To be sure, Park Hill has changed. In recent years, it has lost the “Hut” — the rambling historic home at 1980 Albion St, which was demolished last year. The former home of Kate’s Restaurant, at 3435 Albion St., is currently threatened with demolition (see photo at left).
By understanding what the city has been and its defining buildings, Goodstein argues residents can grasp what Denver currently is and so shape its future.
The book is available at the Park Hill Bookstore, at 23rd and Dahlia Street.
— Cara DeGette and Phil Goodstein
City Park Golf Tourney Set For June 28
City Park Alliance has announced its First Annual City Park Alliance Golf Tournament will be held at City Park Golf Club on Monday June 28.
The day of golf will include an innovative approach to the “longest drive” and hole-in-one contests.
Register to play at cityparkalliance.org.
Tournament proceeds will be used to assist in funding City Park capital improvement projects.
City Park Alliance is a registered 501(c)3 nonprofit organization comprising board members whose memorable experiences in City Park are only eclipsed by their dedication to preserving and improving the park experience for others.
— Pat Maley
Color Art Installation To Be Uprooted
The Color Field art installation in City Park is slated to be removed, as it was a temporary exhibit.
The uprooting of the 6,000 brightly painted stakes will begin on May 7 at 8:30 a.m.

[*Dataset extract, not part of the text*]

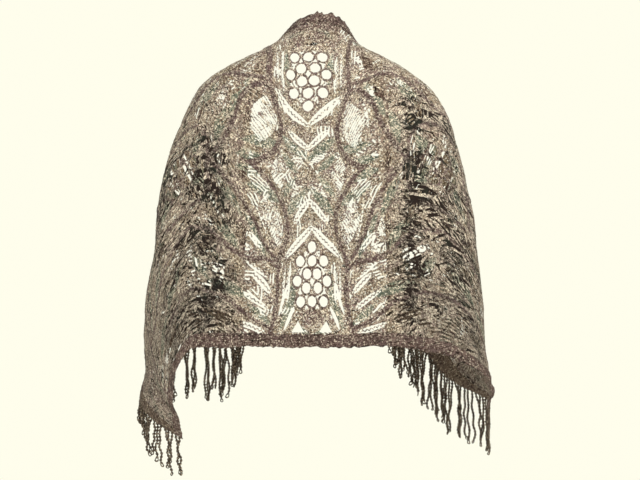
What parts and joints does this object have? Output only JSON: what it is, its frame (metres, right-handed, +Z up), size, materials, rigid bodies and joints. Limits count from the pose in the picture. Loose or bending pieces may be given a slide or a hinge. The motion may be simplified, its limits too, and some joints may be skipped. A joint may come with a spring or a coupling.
{
  "type": "lace shawl",
  "caption": "Rectangular lace shawl in its worn form over back, shoulders and arms, with dense borders, openwork of ring bunches and leaves, and corded fringe on both short ends.",
  "frame": {"origin": "on the inner face of the cloth at the nape, on the centre back line, where the wearer's neck and shoulders hold it", "axes": "+Z up, +Y towards the wearer's front so the back of the shawl faces -Y, +X towards the wearer's right"},
  "size_m": [0.7418, 0.2938, 0.9586],
  "materials": {
    "lace_back": "matt fuzzy yarn lace in grey-brown with sage and plum flecks",
    "lace_left_fall": "matt fuzzy yarn lace in grey-brown with sage and plum flecks",
    "lace_right_fall": "matt fuzzy yarn lace in grey-brown with sage and plum flecks",
    "neck_border": "dense looped yarn, dark brown",
    "hem_border": "dense looped yarn, dark brown",
    "left_end_band": "plain close yarn, brown",
    "right_end_band": "plain close yarn, brown",
    "left_fringe": "twisted yarn cords, dark brown",
    "right_fringe": "twisted yarn cords, dark brown"
  },
  "bodies": {
    "root": {"lace_back": "lace_back", "lace_left_fall": "lace_left_fall", "lace_right_fall": "lace_right_fall", "neck_border": "neck_border", "hem_border": "hem_border", "left_end_band": "left_end_band", "right_end_band": "right_end_band", "left_fringe": "left_fringe", "right_fringe": "right_fringe"}
  },
  "joints": []
}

Upon removal, the stakes are free to whoever wants them, and could be repurposed in neighbors’ gardens or for student projects or some other creative use.
If you’ve missed seeing Color Field, it’s not too late. Artists Sarah and Josh Palmeri, City Park Friends and Neighbors and City Park Alliance invite you to participate in the “evacuation” of this beautiful project.
The installation is in the garden beds south of the Museum of Nature and Science. It garnered support from Denver Arts & Venues, Denver Parks and Recreation, the Zoo, the Denver Museum of Nature and Science and many individual donors.